Doch dann wird es schwieriger: Prell-Holthausen nimmt seine Hündin mit ins Foyer. Ohne dass Luna oder ihr Besitzer etwas sehen, sucht die Hundetrainerin ein Versteck für Celina aus — irgendwo im Gebäude. Dort, wo Landskron-Schumacher und Celina zuvor gestanden haben, darf Luna „scannen“, dort nimmt die Hündin die Gerüche der Menschen auf.
Wieder kommt der Schlüsselanhänger zum Einsatz, „schnuff, schnuff“ heißt es und dann: „Go trail!“ Die Nase mal am Boden, mal in der Luft zieht Luna an der Leine los. An der ersten möglichen Abzweigung schnüffelt sie intensiv. Links läuft sie weiter, dann die Treppe hinauf.
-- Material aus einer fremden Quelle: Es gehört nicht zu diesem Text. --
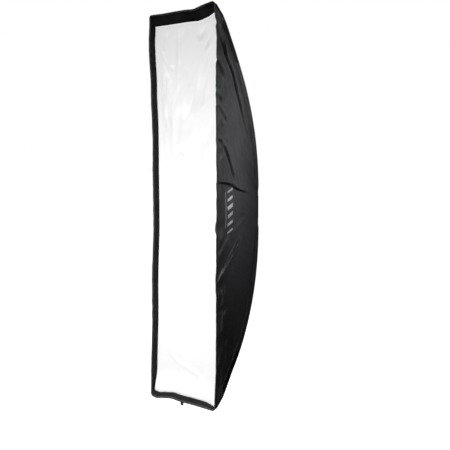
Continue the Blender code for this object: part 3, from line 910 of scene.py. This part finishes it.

Auf dem ersten Treppenabsatz dreht die Hündin einige Runden mit zuckender Nase, bevor sie sich entscheidet, die Treppe wieder hinab zu laufen. „Hier gibt es alte Spuren von unseren zu Suchenden und die aktuelle, neue Spur“, erklärt Landskron-Schumacher, „das müssen die Hunde erst einmal trennen“. Sie geht mit Prell-Holthausen und Hündin Luna mit, um die Arbeit des Hundes zu beobachten und ein Protokoll darüber anzufertigen.
Luna entscheidet sich indes nach einer kurzen Stippvisite im Flur, die Treppe in den Keller hinunter zu laufen. Und dort wird die Hündin auch fündig: Celina sitzt unter der Treppe. Lob und Leckerchen gibt es für Luna, dann geht es an den Ausgangspunkt zurück. Sie darf Pause machen.
Nun ist Nicole Vulter mit Nayeli am Start. Diesmal ist Leona die zu suchende Person. „Das Trailen ist einfach etwas Besonderes. Es ist das Vertrauen, das man in seinen Hund setzt. Er weiß dank seiner Nase, wo es langgeht“, schwärmt Prell-Holthausen.
Seit einem halben Jahr übt er diesen Hundesport aus. Als stellvertretender Leiter des Gymnasiums schuf er auch die Möglichkeit, die Schule einmal als Indoor-Trailort zu nutzen. Es mache Spaß, zu sehen, was Hunde könnten, bestätigt Vulter. Man müsse den eigenen Kopf abschalten und sich auf den Hund verlassen, sonst erreiche man das Ziel nicht, sagt sie. Sie übt den Hundesport seit zwei Jahren aus, ebenso wie Yvonne Dohmen und Lupa — auch dieses Mensch-Hund-Team nutzt die Gelegenheit, einmal in der Schule die Suche nach vermissten Personen zu üben. Normalerweise üben die Mantrailing-Teams nämlich draußen.
Auch für Helmut Bongartz und Hund Fratz ist es das erste Trailen in einem Gebäudekomplex. Etwas, was die beiden mit Bravour meistern.